My Mother was about at her wits end with my attitude but, she never gave up on me. She tried her best. She payed for art correspondence courses that she did not have the money for. She let me take music lessons, bought us a dog, a horse, guitars, cars and whatever else we showed an interest in. The credit cards were maxed out, but Mom did not give up. Instead she divvied up the responsibilities for survival in our home.
I was encouraged to use my creativity to make an income. I made earrings in my bedroom at night. I also worked after school for my oldest brother. We all babysat for cousins, neighbors and friends or mowed yards and shoveled snow. I washed walls in the summer time and never really had to ask Mom for extra money. I painted walls, sewed and did whatever it took to make some cash. Working was not forced on us. I saw it as a privilege to be able to find ways to make money. There was nobody standing on the corner handing it out for free.
Fantasy Vs. My Real World
Dreams of becoming an architect were surrendered when my high school informed me that drafting classes were for boys only. The anger unfolded like a raging fire in all the unfairness going on in my life. I decided that I would have to follow in the footsteps of somebody else. That is when I started thinking for myself and decided to screw what everyone else was trying to convince me to do.

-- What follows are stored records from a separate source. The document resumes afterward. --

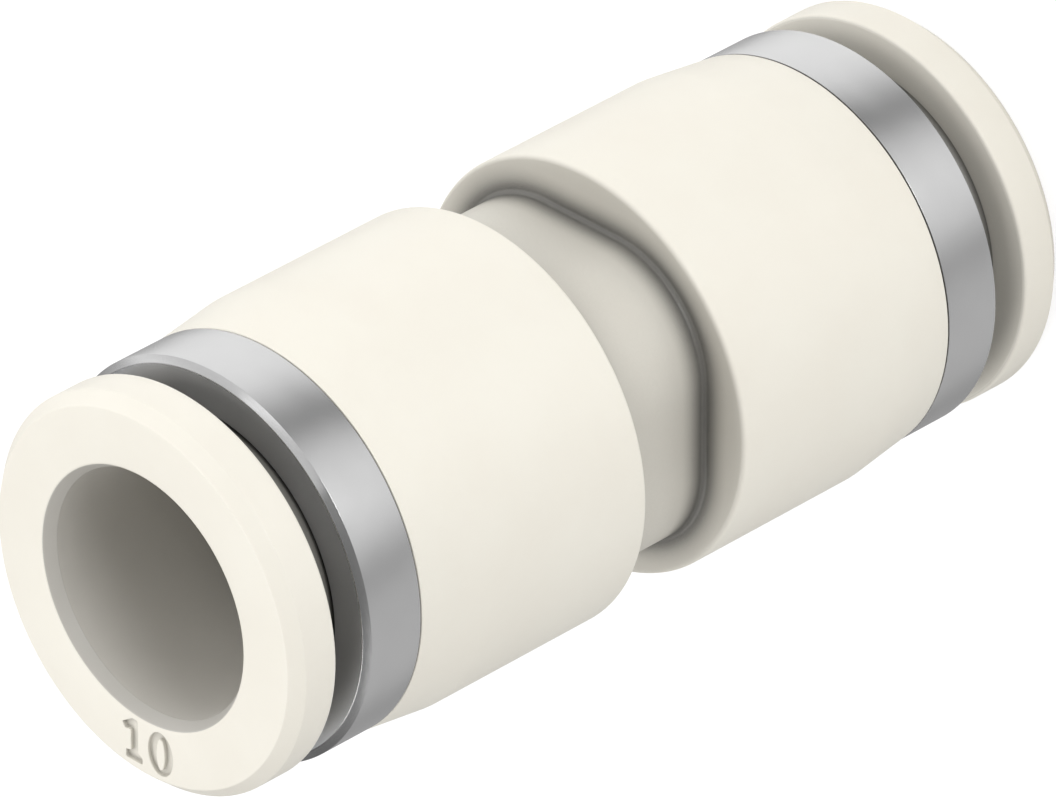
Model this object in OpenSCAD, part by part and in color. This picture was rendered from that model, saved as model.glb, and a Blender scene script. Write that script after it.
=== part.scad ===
/* [Tube] */
// Outside diameter of the tube that is pushed in
tube_d = 10; // [8:0.1:12]
// Gap all round between the tube and the bores that guide it
tube_clearance = 0.1; // [0.05:0.01:0.2]
// Length of the housing's bore that guides the end of the tube
guide_len = 4.35; // [3:0.05:6]
// Chamfer at the mouth of the guide bore
guide_chamfer = 0.3; // [0.1:0.05:0.6]
// Thickness of the wall between the two tube stops
stop_wall = 3.97; // [2:0.01:8]
// Width of the ledge that stops the tube
stop_ledge = 1.35; // [0.8:0.05:2]

/* [Release rings] */
// Thickness of the sleeve that reaches in from the flange
sleeve_wall = 1.2; // [1:0.05:1.5]
// How far the flange stands out beyond the sleeve
flange_reach = 1.9; // [1.5:0.05:2.5]
// Thickness of the flange
flange_t = 2.13; // [1.5:0.01:3]
// Width of the bevel round the flange's front face
bevel_w = 0.47; // [0.2:0.01:0.8]
// Depth of the bevel round the flange's front face
bevel_depth = 0.55; // [0.2:0.01:0.8]
// Radius of the flange's back edge
back_round = 0.18; // [0.05:0.01:0.4]
// Width of the chamfer at the mouth of the ring
mouth_w = 0.3; // [0.1:0.01:0.6]
// Depth of the chamfer at the mouth of the ring
mouth_depth = 0.5; // [0.2:0.01:1]
// Open gap between the flange and the collar
release_gap = 1.52; // [1:0.01:2]
// What is left of that gap when the ring is pushed right in
pushed_gap = 0.12; // [0.05:0.01:0.3]
// Radius of the fillet where the sleeve meets the flange
neck_fillet = 0.2; // [0.05:0.01:0.4]
// Height of the catch that keeps the ring in the collar
catch_h = 0.45; // [0.2:0.01:0.6]
// Length of the catch's full-height land
catch_len = 0.7; // [0.4:0.01:1]
// Flat left at the tip of the sleeve's nose
nose_land = 0.2; // [0.1:0.01:0.4]

/* [Collars] */
// Length of the band that shows
band_len = 2.75; // [2:0.01:4]
// Step from the collar's inner sleeve out to the band
band_step = 0.92; // [0.6:0.01:1.2]
// Width of the shallow chamfer round the collar's front face
front_w = 0.28; // [0.1:0.01:0.5]
// Depth of the shallow chamfer round the collar's front face
front_depth = 0.13; // [0.05:0.01:0.4]
// Radius of the bead between the front face and its chamfer
bead_r = 0.1; // [0.05:0.01:0.2]
// Chamfer at the back edge of the band
band_back = 0.04; // [0.02:0.01:0.2]
// Thickness of the lip that holds the release ring
lip_t = 1.5; // [1:0.05:2]
// Chamfer at the front of that lip
lip_chamfer = 0.15; // [0.05:0.01:0.3]
// Wall of the collar's inner sleeve
collar_wall = 0.48; // [0.4:0.01:0.8]
// Length of the collar's sleeve inside the housing
collar_sleeve_len = 1.85; // [1.6:0.05:3]
// Height of the ridge that snaps into the housing
snap_h = 0.15; // [0.05:0.01:0.25]
// Length of the ridge that snaps into the housing
snap_len = 0.6; // [0.4:0.05:0.8]

/* [Grip rings] */
// Thickness of the spring steel sheet
grip_t = 0.3; // [0.2:0.01:0.4]
// Angle of the teeth from the rim's plane
tooth_angle = 45; // [35:1:50]
// How far the teeth would bite into the tube
tooth_bite = 0.05; // [0.02:0.01:0.1]
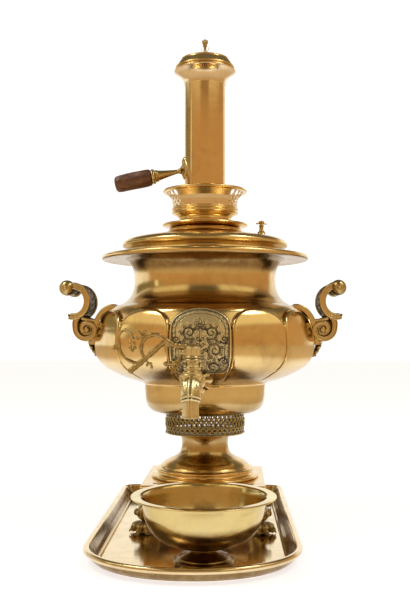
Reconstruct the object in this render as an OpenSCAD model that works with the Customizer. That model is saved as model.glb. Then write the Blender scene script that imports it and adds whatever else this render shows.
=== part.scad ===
// Charcoal-fired samovar of the vase type, standing on its serving tray with a
// drip bowl under the tap. Millimetres, +Z up. The origin is on the vertical
// axis of the samovar, in the plane of the table. The tap points to -Y.

/* [Tray] */
// Half of the width of the tray
tray_hw = 127; // [124:1:134]
// Height of the rim of the tray above the table
tray_h = 17.5; // [14:0.5:22]
// Thickness of the floor of the tray
tray_floor = 2.4; // [1.6:0.2:4]

// How far the tray stands to the left of the samovar's axis
tray_x = 9; // [0:1:12]
// Turn of the tray about the samovar's axis, in degrees
tray_yaw = 0.7; // [0:0.1:1.5]

/* [Drip bowl] */
// Outer radius of the flange of the bowl
bowl_r = 82.5; // [80:0.5:84]
// How far the bowl stands to the right of the samovar's axis
bowl_x = 7; // [0:1:9]
// Distance of the bowl's axis in front of the samovar's axis
bowl_y = 220; // [216:1:226]

/* [Foot and pedestal] */
// Side of the square plinth
plinth_w = 164; // [156:1:170]
// Height of the underside of the plinth above the table
plinth_z = 34; // [32:0.5:38]
// Distance of each foot from the axis along X and along Y
foot_d = 74; // [70:0.5:76]

/* [Body] */
// Number of embossed lobes round the belly
lobes = 12; // [12:1:12]
// Distance of the centre of each lobe from the axis
lobe_d = 60; // [59.6:0.2:60.4]
// Radius of each lobe in plan
lobe_r = 91.4; // [91:0.2:92]
// Thickness of the sheet of the body
sheet = 2; // [1.6:0.1:2.4]
// Outer radius of the flange at the mouth of the body
flange_r = 143; // [136:1:146]

/* [Fire tube and chimney] */
// Outer radius of the top spigot of the fire tube
spigot_r = 26; // [24:0.25:26.4]
// Outer radius of the chimney pipe
pipe_r = 28.5; // [28.5:0.1:28.9]
// Wall of the chimney pipe
pipe_t = 1.5; // [1.2:0.1:1.8]

/* [Tap] */
// Distance of the tap's plug axis in front of the samovar's axis
tap_y = 196; // [194:0.5:198]
// Height of the centre of the water way of the tap
tap_z = 203; // [202:0.5:204]
// Turn of the tap about the samovar's axis, in degrees
tap_yaw = -2.1; // [-3:0.1:0]
// Radius of the turning plug
plug_r = 6; // [5.5:0.1:6.4]
// Radial clearance of the plug in its seat
plug_gap = 0.05; // [0.02:0.01:0.08]
// Radius of the bore in the mouth of the spout
spout_bore = 5; // [4:0.25:5.5]

/* [Hidden] */
$fn = 96;
brass = [0.80, 0.56, 0.25];
cast = [0.66, 0.53, 0.26];
pale = [0.86, 0.70, 0.38];
dark = [0.30, 0.22, 0.13];
steel = [0.45, 0.44, 0.42];
wood = [0.30, 0.16, 0.09];

// ---- helpers ---------------------------------------------------------
// one point on a smooth curve through four points
function cr(a, b, c, d, t) =
  0.5 * ((2 * b) + (c - a) * t + (2 * a - 5 * b + 4 * c - d) * t * t
  + (3 * b - a - 3 * c + d) * t * t * t);
// smooth curve through a list of points, n steps between neighbours
function smooth(p, n) = concat(
  [for (i = [0 : len(p) - 2]) for (k = [0 : n - 1])
    cr(p[max(i - 1, 0)], p[i], p[i + 1], p[min(i + 2, len(p) - 1)], k / n)],
  [p[len(p) - 1]]);
// outward unit normal of a profile that runs upwards
function nrm(p, i) = let (a = p[max(i - 1, 0)], b = p[min(i + 1, len(p) - 1)],
  d = b - a, l = norm(d)) [d[1] / l, -d[0] / l];
function inset(p, t) = [for (i = [0 : len(p) - 1]) p[i] - t * nrm(p, i)];
function rev(p) = [for (i = [len(p) - 1 : -1 : 0]) p[i]];

module turned(p) { rotate_extrude() polygon(p); }
module ring(r1, r2, z1, z2) {
  translate([0, 0, z1]) difference() {
    cylinder(r = r2, h = z2 - z1);
    translate([0, 0, -1]) cylinder(r = r1, h = z2 - z1 + 2);
  }
}
// solid of revolution under an upward profile, closed on the axis
module under(p) { turned(concat([[0, p[0][1]]], p, [[0, p[len(p) - 1][1]]])); }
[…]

I wrote a poem about my Father's death and then I moved on.
I started searching for new role models, like Dr.Seuss, Walt Disney, and Marc Chagall. to help me create my own fantasy world. I was happy to find other ways to fill my void. At the age of 18 I hit the road for college and I hardly looked back to see what I had left behind. I was on a quest. I had a mission and that was to go do whatever I wanted to do, whenever I wanted to do it... My rules and my regulations.
My life has been one creative journey after another. It has been good and bad and everything between.The road has been long and short and over the years I have felt "ADRIFT" in this world but, the most important thing I have learned, is to go with the flow.